Some applications use only the language code without the region.

const userLanguage = "fr-CA";
const locale = new Intl.Locale(userLanguage);

const translationKey = locale.language;
console.log(translationKey);
// Output: "fr"

The structure you choose for translation file names should match how you extract components from language tags.

Using language tags with the Intl API

The Intl API accepts language tags directly in all its constructors. You do not need to parse the tag yourself unless you need to inspect specific components.

const date = new Date("2025-03-15");

const usFormat = new Intl.DateTimeFormat("en-US").format(date);
console.log(usFormat);
// Output: "3/15/2025"

const gbFormat = new Intl.DateTimeFormat("en-GB").format(date);
console.log(gbFormat);
// Output: "15/03/2025"

The Intl API uses the language tag to determine which formatting conventions to apply. Different regions format dates, numbers, and currencies differently, even when they speak the same language.

You can pass the language tag you get from the browser directly to Intl constructors.

const userLanguage = navigator.language;
const formatter = new Intl.NumberFormat(userLanguage);

console.log(formatter.format(1234.5));
// Output varies by language
// For "en-US": "1,234.5"
// For "de-DE": "1.234,5"

This is the most common pattern in client-side internationalization. Detect the user's language, then use that language tag throughout your application to format content appropriately.

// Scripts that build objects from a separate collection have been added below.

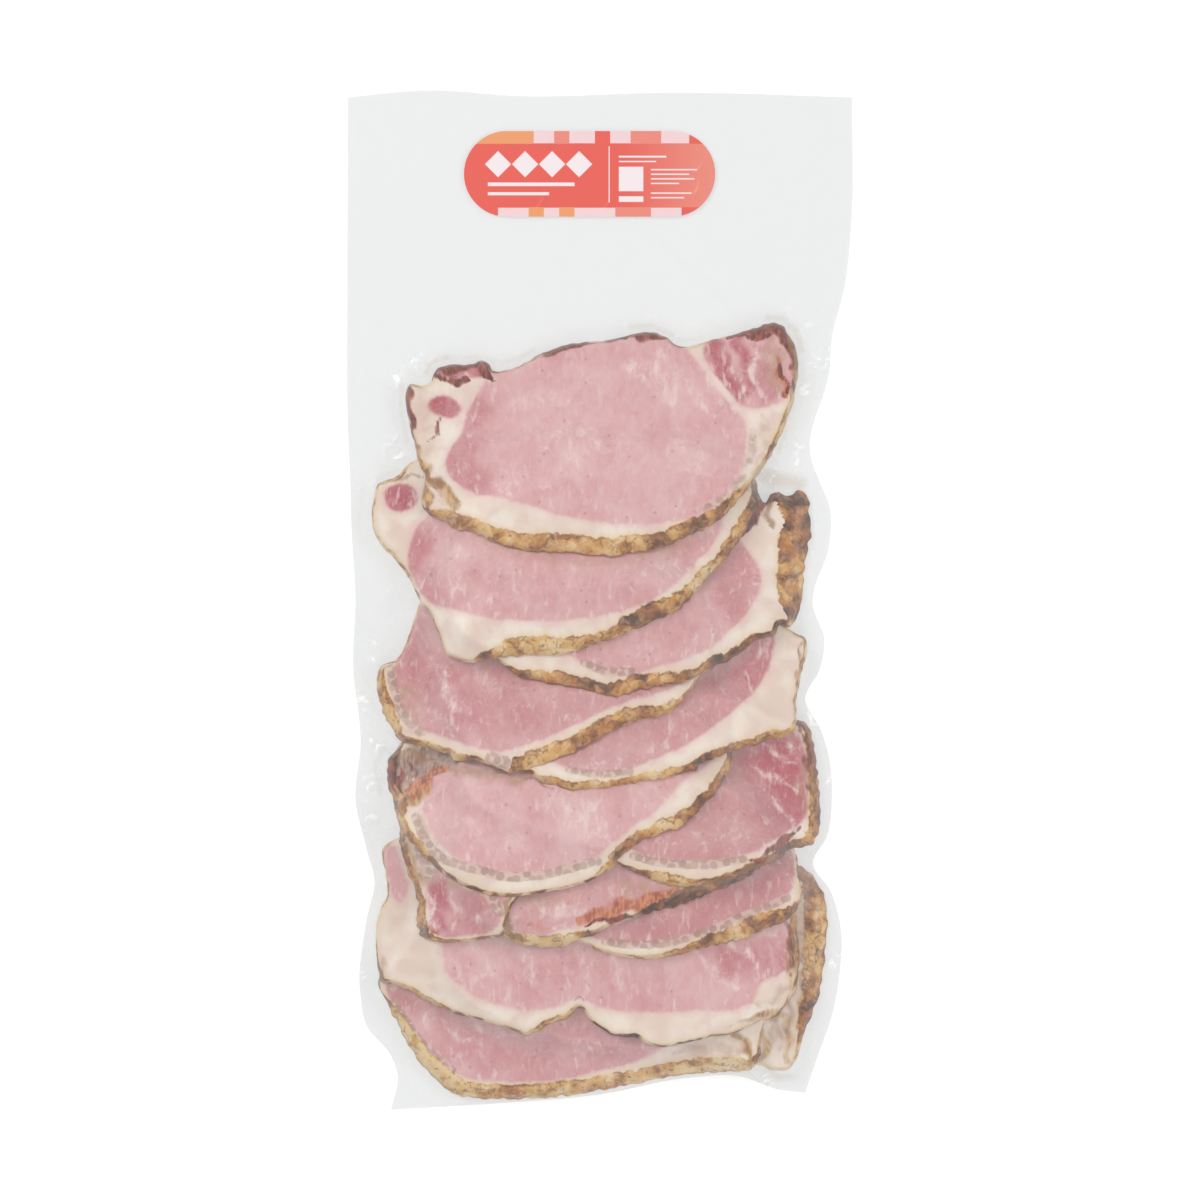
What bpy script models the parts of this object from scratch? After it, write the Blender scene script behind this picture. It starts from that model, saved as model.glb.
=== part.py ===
"""A vacuum pack of sliced smoked pork loin, lying on its back.

Run it with: blender --background --python part.py

The frame is in metres, +Z up. +X is the pack's right and +Y runs up the pack, from the slices to the
empty header that carries the label. The origin is under the middle of the pack, on the surface it lies on.

Two solids make the pack. The pouch is the clear film with the slices that it is shrunk on: a flat back,
a thin sealed flange all round and a front that takes the form of the shingled slices. The label is the
printed sticker on the header.
"""

import math

import bmesh
import bpy
import numpy as np

MM = 0.001

# The pouch: two films, sealed on all sides.
POUCH_LENGTH = 400 * MM
FLANGE_THICKNESS = 0.8 * MM

# The slices. Each is a cut through the whole loin, and the pile is as thick as the slices that cover a spot,
# until the vacuum presses it flatter.
SLICE_THICKNESS = 7 * MM
LOIN_WIDTH = 155 * MM
LOIN_DEPTH = 86 * MM
LOIN_SQUARENESS = 2.5  # 2 is an ellipse, and more makes the ends blunter
EDGE_SLOPE = 5 * MM  # how far in from its outline a slice reaches its full thickness
FILM_REACH = 6 * MM  # how far out from the slices the film comes down on the flange
PRESSED_HEIGHT = 37 * MM  # the height that the thickest pile comes close to

# The front's mesh: columns across, and rows along the slices and along the flat header.
COLUMNS = 46
SLICE_ROWS = 66
HEADER_ROWS = 5
HEADER_START = 114 * MM

# The label: a strip with round ends, stuck on the header.
LABEL_LENGTH = 98.5 * MM
LABEL_HEIGHT = 33.4 * MM
LABEL_THICKNESS = 0.4 * MM
LABEL_CENTRE = (-4 * MM, 167 * MM)
LABEL_ARC_STEPS = 18
TOUCHING_GAP = 0.3 * MM

# The slices as they lie, from the one at the foot of the pack to the one on top, in millimetres:
# the middle's X and Y, the width and depth as shares of the loin's, and the turn in degrees.
SLICES_MM = (
    ("foot_right", 12, -137, 0.99, 0.88, -4),
    ("foot", -10, -154, 0.99, 0.95, 4),
    ("two_lobed", 0, -131, 1.10, 0.96, -3),
    ("low_right", 7, -98, 0.92, 0.95, 8),
    ("low_middle", -2, -94, 0.92, 0.90, 12),
    ("low_left", -12, -90, 0.93, 0.92, 8),
    ("middle_right", 14, -70, 0.93, 0.95, 6),
    ("middle_left", -16, -73, 0.90, 0.95, 16),
    ("waist_right", 7, -31, 0.95, 0.95, 9),
    ("waist_left", -14, -24, 0.95, 0.95, 13),
    ("shoulder_right", 9, 6, 0.95, 0.97, 8),
    ("shoulder_left", -16, 21, 0.96, 0.95, 10),
    ("top", 1, 62, 1.00, 0.98, 6),
)

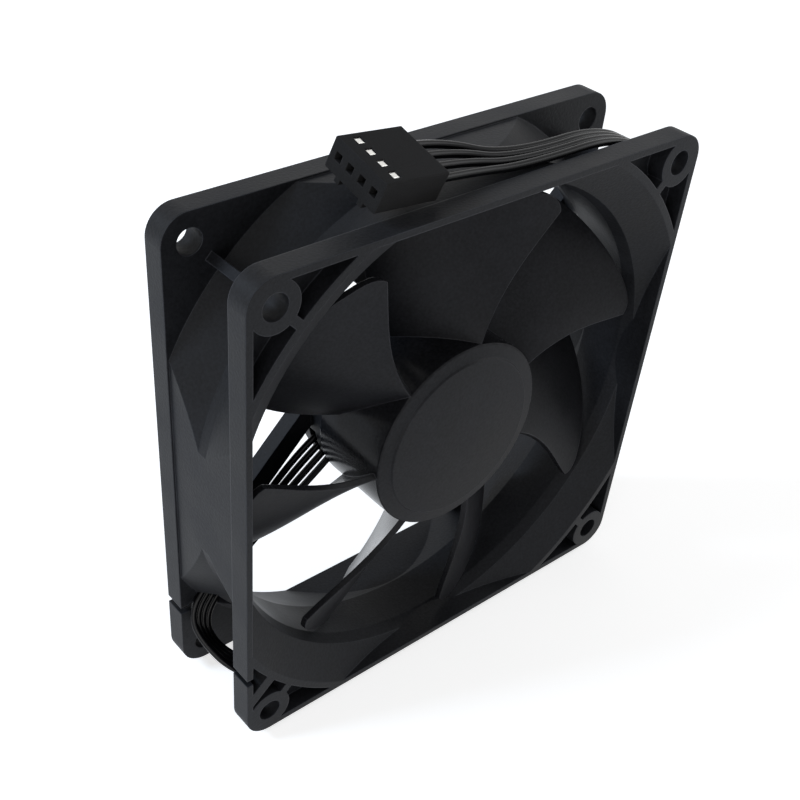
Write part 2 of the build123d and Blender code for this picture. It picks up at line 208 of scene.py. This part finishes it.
def noise(tree, coords, size, detail):
    """A noise whose features are about size metres across."""
    node = tree.nodes.new("ShaderNodeTexNoise")
    node.inputs["Scale"].default_value = 1.0 / size
    node.inputs["Detail"].default_value = detail
    node.inputs["Roughness"].default_value = 0.55
    link(tree, coords, node.inputs["Vector"])
    return node.outputs["Fac"]


def spread(tree, value, low, high, between=NOISE_RANGE):
    """Maps a value from the range between to low..high, held at both ends."""
    start, end = between
    node = tree.nodes.new("ShaderNodeMapRange")
    node.inputs["From Min"].default_value = start
    node.inputs["From Max"].default_value = end
    node.inputs["To Min"].default_value = low
    node.inputs["To Max"].default_value = high
    link(tree, value, node.inputs["Value"])
    return node.outputs["Result"]


def blend_colour(tree, factor, low, high):
    """A colour between low and high; each is a colour or another node's output."""
    node = tree.nodes.new("ShaderNodeMix")
    node.data_type = "RGBA"
    link(tree, factor, node.inputs["Factor"])
    for name, colour in (("A", low), ("B", high)):
        socket = next(s for s in node.inputs if s.name == name and s.type == "RGBA")
        if isinstance(colour, bpy.types.NodeSocket):
            link(tree, colour, socket)
        else:
            socket.default_value = (*colour, 1.0)
    return next(s for s in node.outputs if s.type == "RGBA")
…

Handling invalid language tags

The Intl.Locale constructor throws a RangeError if you pass an invalid language tag. You should handle this error when working with language tags from untrusted sources.

try {
  const locale = new Intl.Locale("invalid-tag-format");
} catch (error) {
  console.log(error.name);
  // Output: "RangeError"

  console.log(error.message);
  // Output: "invalid language tag: invalid-tag-format"
}

Most language tags from browsers are valid, but user input or external data sources might contain malformed tags. Wrapping the constructor in error handling prevents these invalid tags from crashing your application.